How Can I Use Isomer?

posted on May 25, 2017

Isomer’s flexible architecture makes it ideal for a wide range of research, creative, and industry applications. The current application roadmap focuses on musical applications, however, there’s nothing to prevent Isomer’s representation and processing algorithms from being applied to other multi-vector, time series data.
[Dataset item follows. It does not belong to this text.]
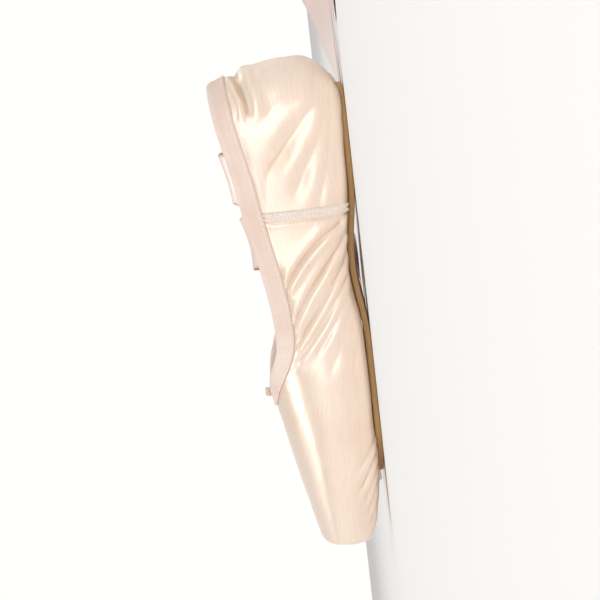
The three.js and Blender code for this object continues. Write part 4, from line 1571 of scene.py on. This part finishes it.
@dataclass
class Ribbon:
    """One satin ribbon, sewn inside its quarter and laid out on the floor."""

    side: Side
    route: np.ndarray
    width: float = 25.0
    thickness: float = 0.6
    steps: int = 420
    across: int = 18
    cut_slant: float = 7.0
    cut_run: float = 16.0
    thin: float = 0.72
    cup: float = 0.35
    square: tuple[tuple[float, float], ...] = (
        (-10, 1.5), (10, 1.5), (10, 11), (-10, 11), (-10, 1.5))

    def line(self) -> tuple[np.ndarray, np.ndarray, np.ndarray]:
        """The ribbon's centre, width direction and face direction, evenly spaced."""
        fine = np.linspace(0, 1, 3000)
        run = run_length(centripetal(self.route[:, :3], fine))
        t = np.interp(np.linspace(0, run[-1], self.steps), run, fine)
        centre = centripetal(self.route[:, :3], t)
        along = unit(np.gradient(centre, axis=0))
        wide = centripetal(unit(self.route[:, 3:]), t)
        wide = unit(wide - along * (wide * along).sum(1, keepdims=True))
        return centre, wide, np.cross(along, wide)

    def build(self, stitches: StitchTree) -> None:
        """Args:
            stitches: What sews it.
        """
        centre, wide, face = self.line()
        run = run_length(centre)
        length = run[-1]
        s = np.sin(np.linspace(-np.pi / 2, np.pi / 2, self.across))
        tilt = np.concatenate([s, s[::-1]])
        sides = np.repeat((1, -1), self.across)
        rows = []
        for a, sign in zip(tilt, sides):
            edge = smooth((abs(a) - 0.9) / 0.06)
            thick = self.thickness / 2 * (self.thin + 0.4 * edge)
            thick *= math.sqrt(max(1 - abs(a) ** 30, 0.0))
            cup = self.cup * (a * a - 0.5) * smooth(run / 60) * np.sin(run / 31)
            rows.append(centre + wide * (a * self.width / 2) + face * (sign * thick + cup)[:, None])
        rings = np.array(rows).transpose(1, 0, 2)
        along = unit(np.gradient(centre, axis=0))
        cut = np.clip((run - (length - self.cut_run)) / self.cut_run, 0, 1)
        slant = self.cut_slant * (1 + tilt[None, :, None]) / 2
        rings -= along[:, None] * cut[:, None, None] * slant
        name = f"ribbon_{self.side.value}_satin"
        # The fold mark is zero here, so the ribbons get no painted fold shade.
        made = solid(name, rings, False, (run / 100, np.append((tilt + 1) / 2, 0)),
                     {"fold": np.zeros(rings.shape[:2])})
        dress(made, "ribbon", RIBBON_SATIN.material())
        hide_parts(f"ribbon_{self.side.value}")
        LOG.info("%s is %.0f mm long", name, length)
        self._sew(stitches, centre, wide, face)

    def _sew(self, stitches: StitchTree, centre: np.ndarray, wide: np.ndarray,
             face: np.ndarray) -> None:
        """Sews the ribbon's end to the lining in a square."""
        inward = -1 if self.side is Side.LEFT else 1
        facing = face[4] * np.sign(face[4][1] * inward)
        run = run_length(centre)
        corners = []
        for w, d in self.square:
            i = int(np.argmin(np.abs(run - d)))
            corners.append(centre[i] + wide[i] * w + facing * (self.thickness / 2))
        line = np.vstack([
            np.linspace(a, b, 8, endpoint=False) for a, b in zip(corners, corners[1:])
        ] + [corners[-1:]])
        thread = PALE_THREAD.material()
        path = line, np.tile(facing, (len(line), 1))
        sewn = stitches.sew(f"ribbon_{self.side.value}_stitches", [path], thread,
                            pitch=2.2, length=1.6, width=0.5, height=0.4)
        dress(sewn, "binding", thread)


# ---- the studio ----


@dataclass
class Studio:
    """The pale floor, the soft lights and the camera."""

    distance: float = 1.25
    heading: tuple[float, float] = (-0.19, 0.98)
    camera_height: float = 0.014
    target: tuple[float, float, float] = (-0.001, 0.0, 0.031)
    lens: float = 160.0
    lean: float = 6.5
    floor_radius: float = 14.0
    sky: tuple[float, float] = (1.02, 0.5)

    def build(self) -> None:
        """Builds the whole studio."""
        self._floor()
        self._lights()
        self._camera()

    def _floor(self) -> None:
        """A wide round floor."""
        rings = (0.3, 0.8, 1.5, 4.0, self.floor_radius)
        sides = 64
        turn = np.linspace(0, 2 * np.pi, sides, endpoint=False)
        points = [(r * math.cos(a), r * math.sin(a), 0.0) for r in rings for a in turn]
        ring, place = wrap(len(rings), sides, False)
        quads = (ring * sides + place % sides)[:, ::-1]
        mesh = bpy.data.meshes.new("floor")
        mesh.from_pydata(points, [], [q.tolist() for q in quads] + [tuple(range(sides))])
        mesh.materials.append(StudioFinish().material())
        linked("floor", mesh)

    def _lights(self) -> None:
        """A soft sky and three soft boxes."""
        scene = bpy.context.scene
        world = scene.world or bpy.data.worlds.new("sky")
        scene.world = world
        world.use_nodes = True
        tree = Tree(world.node_tree)
        coords = tree.node("ShaderNodeTexCoord")
        apart = tree.node("ShaderNodeSeparateXYZ", {0: coords.outputs["Generated"]})
        span = tree.node("ShaderNodeMapRange", {
            "Value": apart.outputs[2], "From Min": 0.1, "From Max": 0.75,
            "To Min": self.sky[0], "To Max": self.sky[1],
        }, interpolation_type="SMOOTHSTEP")
        sky = tree.tree.nodes["Background"]
        tree.put(sky, {"Color": (1.0, 0.985, 0.97, 1), "Strength": span.outputs[0]})
        boxes = (
            ("key", (-0.6, 1.8, 0.5), (1.5, 0.6), 6.2, (1.0, 0.975, 0.95)),
            ("fill", (0.6, 0.6, 1.8), (1.0, 1.0), 12.0, (1.0, 0.98, 0.96)),
            ("back", (-0.9, -1.6, 1.3), (0.9, 0.9), 4.0, (1.0, 0.975, 0.95)),
        )
        for name, place, size, power, colour in boxes:
            lamp = bpy.data.lights.new(name, "AREA")
            lamp.shape, lamp.energy, lamp.color = "RECTANGLE", power, colour
            lamp.size, lamp.size_y = size
            made = linked(name, lamp)
            made.location = place
            aim = Vector((0, 0, 0.03)) - Vector(place)
            made.rotation_euler = aim.to_track_quat("-Z", "Y").to_euler()
        scene.view_settings.view_transform = "Standard"

    def _camera(self) -> None:
        """A camera at floor level on the shoe's left, rolled so that the toe points down."""
        back = Vector((*self.heading, 0.0)).normalized()
        place = Vector(self.target) + back * self.distance
        place.z = self.camera_height
        look = (Vector(self.target) - place).normalized()
        toe = Vector((1, 0, 0))
        level = (toe - look * toe.dot(look)).normalized()
        rise = level.cross(look).normalized()
        rise = rise if rise.z > 0 else -rise
        lean = math.radians(self.lean)
        up = -level * math.cos(lean) - rise * math.sin(lean)
        right = look.cross(up)
        camera = linked("camera", bpy.data.cameras.new("camera"))
        camera.data.lens = self.lens
        camera.data.clip_start, camera.data.clip_end = 0.05, 20
        camera.location = place
        camera.rotation_mode = "QUATERNION"
        camera.rotation_quaternion = Matrix((right, up, -look)).transposed().to_quaternion()
        bpy.context.scene.camera = camera


def main() -> None:
    """Builds the shoe, its ribbons and the studio."""
    logging.basicConfig(level=logging.INFO, format="%(name)s: %(message)s", force=True)
    Studio().build()
    stitches = StitchTree()
    Ribbon(Side.LEFT, LEFT_ROUTE).build(stitches)
    Ribbon(Side.RIGHT, RIGHT_ROUTE).build(stitches)
    last = Last()
    pattern = Pattern(last)
    LOG.info("%d columns", len(pattern.turns))
    upper = Upper(last, pattern)
    upper.build()
    SideSeams(upper, stitches).build()
    Binding(last, pattern, stitches).build()
    Outsole(last, stitches).build()
    SockLining().build()
    Drawstring(last, pattern).build()


if __name__ == "__main__":
    main()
While not the current focus, exploration into non-musical applications is also under consideration.

Industry Applications

Audio Tagging
Isomer can correlate audio tracks from a music library with detailed, human-generated descriptions of mood, texture, and commercial usage. From there, Isomer can apply this learned taxonomy to new audio tracks (as metadata) for use in text-based search engines. This application may also be used to clean and unify existing metadata across multiple libraries.
SFX Classifier
Isomer can classify one-shot audio files from a sound effect library based on pitch content (melodic or harmonic), timbral trends, rhythmic profile, and/or length.
Symbolic Similarity
Isomer is capable of comparing symbolic (MIDI) files for similarity in terms of melodic or rhythmic contour, motivic or harmonic content, and more. Because Isomer’s representations are perceptual in nature, close (but not exact) copies can be detected using a user-defined threshold.
Audio Search
Isomer can directly compare audio files for similarity in terms of pitch (melodic or harmonic), timbral, and/or rhythmic trends.

Creative Applications

Music Composition
Isomer’s ability to convert existing music into highly precise or abstract perceptual models makes it ideal for developing a library of musical models. Once analyzed, these models can be used in any number of ways to influence novel musical output. Over time, and in combination with machine learning techniques, the system may be capable of developing unique compositional styles.
Sonification
By deconstructing an audio signal into its component parts and then recombining and orchestrating these parts, Isomer can generate output (either symbolic or audio) to creatively imitate the original source signal.
Sample Replacement
A single seed sample can generate a list of similar options from a user-defined library based on fundamental pitch content (melodic), harmonic trends, timbral trends, rhythmic profile, and/or length.
Automated Orchestration
Using either symbolic or audio models tagged with human-generated descriptions, Isomer can orchestrate musical ideas for either score or audio rendering.

 

Can I Use Isomer In My Own Projects?

Unfortunately, Isomer isn’t available for public use. At least not yet.

While the software has proven to be extremely robust (development is test-driven with long-run reliability and portability as primary goals), the modules are currently managed via CLI. In other words, by modern standards, it’s incredibly cumbersome to use.

This is by design, however. Top priority is to keep the system maximally flexible while work is completed on all modules and I discover the strengths and weaknesses of the system. Once testing is completed, I’ll look at releasing feature-limited versions of Isomer for use in various environments and applications.